In mid-August, he went on a three-day trip to Lanzhou, and while riding the train back home, he noticed 24-year-old Ms. Hu, a native of Shizuishan who was visiting some relatives in Yinchuan. He engaged her in conversation. After arriving at their destination, he gave her his phone number and left. Eventually, the pair started dating, with him taking advantage of the fact that his wife was away from home most of the time. However, as their relationship deepened, he began to plan her demise.

==Crimes==
===First murder===
After spending the night with Hu at his house, Peng began to worry that his wife might return home soon and thus urged his mistress to leave. She was still sleepy and overall unconcerned about the problem, preferring to do her makeup instead, with Peng's complaints just angering her. At some point, he noticed a pipe wrench placed behind the door, and while Hu was not looking, he picked it up and hit her on the head, killing her instantly. In order to get rid of the body, he removed the clothes and then placed the body in the bathtub, where he dismembered it with a machete and then buried the remains in the backyard, and burned the clothes.

===Formation of gang===
Following Hu's murder, Peng developed an interest in dog breeding, buying a large fence around his and later his neighbour's yards, which served as an impromptu dog farm where he kept between 20 and 30 different wolfdogs. However, due to the expensive nature of this hobby and the low wage he earned at his job at the forestry institute, he came to the conclusion that the quickest way to make money was to organize a small gang and start robbing various establishments.

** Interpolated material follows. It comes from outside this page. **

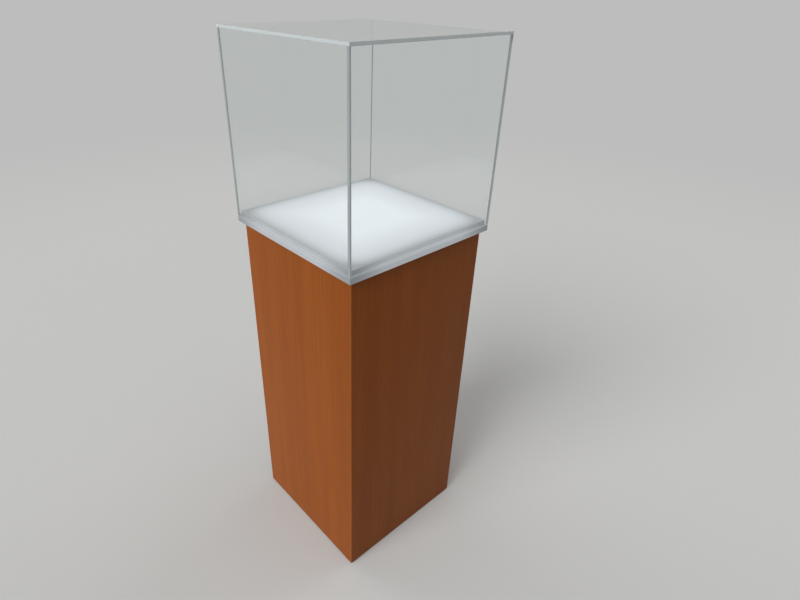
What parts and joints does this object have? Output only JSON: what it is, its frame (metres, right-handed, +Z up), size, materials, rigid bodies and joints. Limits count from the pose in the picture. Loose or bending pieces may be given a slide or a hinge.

The first person he recruited was his cousin, Shao Xiaodan, who had coincidentally been hired as a temporary worker at the Lin Ke Forestry Institute. When approached with the offer, he immediately accepted, and the two men now planned on how to acquire firearms. Eventually, he learned that on 18 October 1990, a subsidiary of the institute had bought a batch of products he believed to be weaponry, so he and Shao snuck inside one of the warehouses and searched through a few of the boxes before locating one that stored several shotguns. They took eight of the shotguns and brought them back to Peng's house, where they sawed off the barrels and stocks of two of the weapons to make them easier to carry, while the remaining six were hidden on the roof of a shed. In order to practice his aim, Peng would shoot at chickens and ducks in the courtyard, whose corpses he would later use as food for his dogs. As he did this often, his neighbours had grown used to it, which would aid him in some of the later murders.

For the next few months, Peng and Shao stole small items around the institute, mostly consisting of food, furniture, plants, and occasionally money, all of which amounted to around 10,000 yuan. Eventually, he started searching for more accomplices. In December 1990, he found a potential candidate in his younger friend, Yu Dawei, an employee of the Yinchuan Great Wall Trading Company who complained that his manager, Mr. Li, was withholding a big payment of money. Utilizing this, he promised Dawei that he would help him and would collect the debt from Mr. Li. After Dawei left, he started planning a way for him and his accomplices to acquire a car.

===Murder of Mr. Yang===
On 22 December 1990, he and Shao took their shotguns and went to the train station, where they planned to select a driver who would drive them to Mr. Li's offices, then kill the driver and steal his vehicle. In the end, they found their target in a man named Yang, who drove a white minivan. Peng approached him and asked whether he could drive them to a casino in Yongning County, to which he agreed. Yang then drove them to a kiln farm, where Peng asked him to stop, ostensibly to go to the toilet, but Yang said it would be better to stop at a public toilet further along the road. At that moment, Peng winked at Shao, indicating that he should shoot him, but owing to his nervousness, he missed the shot and instead hit one of the car doors, knocking it wide open.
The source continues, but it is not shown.